* Source excerpt:
>> Start
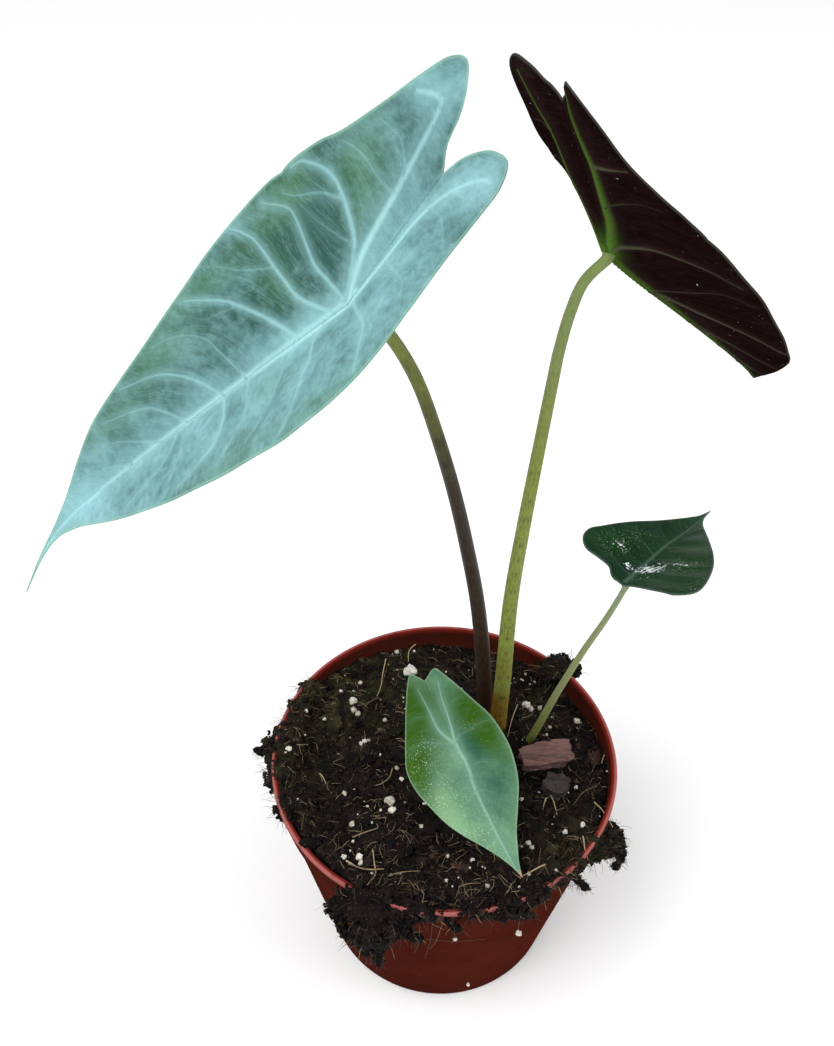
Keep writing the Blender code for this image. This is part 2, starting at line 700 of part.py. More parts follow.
def blade_ribs(sheet):
    """Return the blade's ribs as (is a main rib, points) pairs: midrib, lobe ribs and laterals."""
    step = sheet.form.grid
    length = sheet.length
    ribs = [(True, bow((0, sheet.sides[1][0][1] + 3), (0, 0), (0, length * 0.93), step))]
    for side in (+1, -1):
        lobe_u, lobe_v = min(sheet.sides[side], key=lambda point: point[1])
        middle = (side * 0.44 * lobe_u, 0.275 * lobe_v)
        end = (side * 0.93 * lobe_u, 0.93 * lobe_v)
        ribs.append((True, bow((0, 0), middle, end, step)[1:]))
        for start in LOBE_RIB_STARTS:
            root = tuple(2 * start * (1 - start) * m + start**2 * e for m, e in zip(middle, end))
            target_v = root[1] - LOBE_RIB_DROP * abs(lobe_v)
            width = sheet.width(side, target_v) * 0.94
            bend = (0.5 * (root[0] + side * width), target_v)
            ribs.append((False, bow(root, bend, (side * width, target_v), step)[1:]))
        for start, end_share in zip(LATERAL_STARTS, LATERAL_ENDS):
            start_v, end_v = start * length, end_share * length
            width = sheet.width(side, end_v) * 0.93
            middle = (side * 0.58 * width, start_v + 0.08 * (end_v - start_v))
            ribs.append((False, bow((0, start_v), middle, (side * width, end_v), step)[1:]))
    return ribs


def far_from(point, others, distance):
    """Tell whether a flat point keeps a distance from all the others."""
    return not len(others) or float(np.min(np.hypot(*(np.array(others) - point).T))) > distance


def inside(point, outline):
    """Tell whether a flat point lies inside a closed outline."""
    x, y = point
    found = False
    for (x1, y1), (x2, y2) in zip(outline, outline[1:] + outline[:1]):
        if (y1 > y) != (y2 > y) and x < (x2 - x1) * (y - y1) / (y2 - y1) + x1:
            found = not found
    return found


def blade_points(sheet):
    """Return the outline, and all flat points: outline, ribs, and a grid between them."""
    right = sheet.sides[+1]
    left = [(-u, v) for u, v in sheet.sides[-1]]
    outline = right + left[-2:0:-1]
    grid = sheet.form.grid
    points = list(outline)
    for _, rib in blade_ribs(sheet):
        for u, v in rib:
            if inside((u, v), outline) and far_from((u, v), points, RIB_CLEARANCE * grid):
                points.append((u, v))
    rows = np.arange(sheet.rear, sheet.length, grid * 0.866)
    for row, v in enumerate(rows):
        for u in np.arange(-40, 40, grid) + (row % 2) * grid / 2:
            if inside((u, v), outline) and far_from((u, v), points, GRID_CLEARANCE * grid):
                points.append((float(u), float(v)))
    return outline, points


def rib_field(sheet, ribs, point):
    """Return the distance in mm to the nearest rib, and the rib height there."""
    u, v = point
    nearest = 1e3
    height = 0.0
    for is_main, rib in ribs:
        line = np.array(rib if len(rib) > 1 else rib * 2)
        start, way = line[:-1], line[1:] - line[:-1]
        share = np.clip(((point - start) * way).sum(1) / np.maximum((way**2).sum(1), 1e-9), 0, 1)
        distance = float(np.hypot(*(start + share[:, None] * way - point).T).min())
        nearest = min(nearest, distance)
        reach = MAIN_RIB_REACH if is_main else FINE_RIB_REACH
        height = max(height, rib_height(v, is_main, sheet.length) * max(0.0, 1 - distance / reach))
    return nearest, float(height)


def build_blade(name, finish):
    """Build one leaf blade: a thin folded sheet, quilted between ribs that stand out below."""
    sheet = Sheet(BLADES[name])
    ribs = blade_ribs(sheet)
    outline, points = blade_points(sheet)
    loop = list(range(len(outline)))
    edges = list(zip(loop, loop[1:] + loop[:1]))
    flat, _, faces, _, _, _ = delaunay_2d_cdt([Vector(p) for p in points], edges, [loop], 1, 1e-4)
    form = bmesh.new()
    top, bottom = [], []
    for point in flat:
        u, v = point
        distance, ridge = rib_field(sheet, ribs, np.array((u, v)))
        side = +1 if u >= 0 else -1
        outward = min(abs(u) / max(sheet.width(side, v), 3.0), 1.0)
        from_tip = min(max((sheet.length - v) / WAVE_FADE, 0.0), 1.0)
        wave = EDGE_WAVE * from_tip * outward**3 * math.sin(2 * math.pi * v * MM / EDGE_WAVE_LENGTH + side)
        quilt = QUILTING * (1 - math.exp(-(distance * MM / QUILT_REACH) ** 2)) * (1 - outward**4)
        up = sheet.normal(u, v)
        upper = sheet.point(u, v) + up * (wave + quilt)
        top.append(form.verts.new(upper))
        bottom.append(form.verts.new(upper - up * (BLADE_THICKNESS + ridge)))
    for a, b, c in faces:
        form.faces.new((top[a], top[b], top[c]))
        form.faces.new((bottom[c], bottom[b], bottom[a]))
    rim = {(a, b) for face in faces for a, b in zip(face, face[1:] + face[:1])}
    for a, b in sorted(pair for pair in rim if pair[::-1] not in rim):
        form.faces.new((top[b], top[a], bottom[a], bottom[b]))
    return mesh_object(name, form, finish, smooth_angle=50)


def main():
    """Build the whole plant."""
    clear_scene()
    build_pot()
    build_soil(material("soil", PEAT_BROWN, 0.95))
    corm_object("corm", finish=material("corm", CORM_BROWN, 0.8))
    stalk_finish = material("stalk", STALK_GREEN, 0.5)
    for name in STALKS:
        build_stalk(name, stalk_finish)
    colours = {"blade_left": BLADE_SILVER, "blade_right": BLADE_DARK, "blade_small_right": BLADE_GREEN,
               "blade_front": BLADE_GREEN}
    for name, colour in colours.items():
        build_blade(name, material(name, colour, 0.35))
    for name, chip in BARK_CHIPS.items():
        mesh_object(name, bark_form(name), material(name, chip[-1], 0.8), smooth_angle=30)


main()
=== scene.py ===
"""Looks of a potted Alocasia amazonica: four leaves on bare stalks in a red-brown nursery pot of peat.

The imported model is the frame: metres, +Z up, with the origin at the centre of the pot's foot. The plant's and
the pot's lengths are millimetres until their meshes are made. The studio and the materials are in metres. A
blade is drawn flat (across, along) from the place where its stalk joins it, and is then folded, bent and
turned into place as its solid is.
"""

import json
import logging
import math
import random
from dataclasses import dataclass, field, replace
from enum import Enum
from typing import ClassVar

import bpy
import numpy as np
from bpy.types import Material, Node, NodeOutputs, NodeSocket, NodeTree, Object
from mathutils import Matrix, Vector, noise
from mathutils.geometry import delaunay_2d_cdt

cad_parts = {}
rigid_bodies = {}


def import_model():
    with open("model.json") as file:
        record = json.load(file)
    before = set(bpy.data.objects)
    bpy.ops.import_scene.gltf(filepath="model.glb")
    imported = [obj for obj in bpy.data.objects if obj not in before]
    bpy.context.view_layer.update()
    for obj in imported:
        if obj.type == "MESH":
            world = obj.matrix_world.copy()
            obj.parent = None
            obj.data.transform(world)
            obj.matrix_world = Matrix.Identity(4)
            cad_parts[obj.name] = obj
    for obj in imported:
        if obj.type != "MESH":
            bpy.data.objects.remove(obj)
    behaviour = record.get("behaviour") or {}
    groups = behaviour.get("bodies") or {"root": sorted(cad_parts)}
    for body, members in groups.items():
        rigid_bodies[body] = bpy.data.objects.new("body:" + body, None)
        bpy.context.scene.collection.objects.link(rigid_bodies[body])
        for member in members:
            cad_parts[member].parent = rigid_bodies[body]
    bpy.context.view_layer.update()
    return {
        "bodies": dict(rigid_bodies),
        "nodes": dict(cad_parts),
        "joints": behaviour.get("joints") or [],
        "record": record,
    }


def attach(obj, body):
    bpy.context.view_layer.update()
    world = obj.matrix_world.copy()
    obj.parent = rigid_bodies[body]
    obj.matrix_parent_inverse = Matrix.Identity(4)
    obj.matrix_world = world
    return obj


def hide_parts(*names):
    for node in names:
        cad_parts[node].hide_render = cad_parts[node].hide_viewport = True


LOG = logging.getLogger("alocasia")
MM = 0.001
BODY = "root"
ROW_STEP = 0.866  # the distance between the rows of an even net, in steps across


def shade(red: float, green: float, blue: float) -> tuple:
    """Return the shader's linear colour for a colour given as 0 to 255 on screen.

    Args:
        red: the red part.
        green: the green part.
        blue: the blue part.

    Returns:
        The linear colour with full alpha.
    """
    parts = []
    for part in (red / 255, green / 255, blue / 255):
        parts.append(part / 12.92 if part <= 0.04045 else ((part + 0.055) / 1.055) ** 2.4)
    return (*parts, 1.0)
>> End
* To do: Extract the run of lines that opens with the line containing "for name, chip" and closes with the line containing "obj.parent = None"; reproduce it exactly and add nothing.

* Response below:
    for name, chip in BARK_CHIPS.items():
        mesh_object(name, bark_form(name), material(name, chip[-1], 0.8), smooth_angle=30)


main()
=== scene.py ===
"""Looks of a potted Alocasia amazonica: four leaves on bare stalks in a red-brown nursery pot of peat.

The imported model is the frame: metres, +Z up, with the origin at the centre of the pot's foot. The plant's and
the pot's lengths are millimetres until their meshes are made. The studio and the materials are in metres. A
blade is drawn flat (across, along) from the place where its stalk joins it, and is then folded, bent and
turned into place as its solid is.
"""

import json
import logging
import math
import random
from dataclasses import dataclass, field, replace
from enum import Enum
from typing import ClassVar

import bpy
import numpy as np
from bpy.types import Material, Node, NodeOutputs, NodeSocket, NodeTree, Object
from mathutils import Matrix, Vector, noise
from mathutils.geometry import delaunay_2d_cdt

cad_parts = {}
rigid_bodies = {}


def import_model():
    with open("model.json") as file:
        record = json.load(file)
    before = set(bpy.data.objects)
    bpy.ops.import_scene.gltf(filepath="model.glb")
    imported = [obj for obj in bpy.data.objects if obj not in before]
    bpy.context.view_layer.update()
    for obj in imported:
        if obj.type == "MESH":
            world = obj.matrix_world.copy()
            obj.parent = None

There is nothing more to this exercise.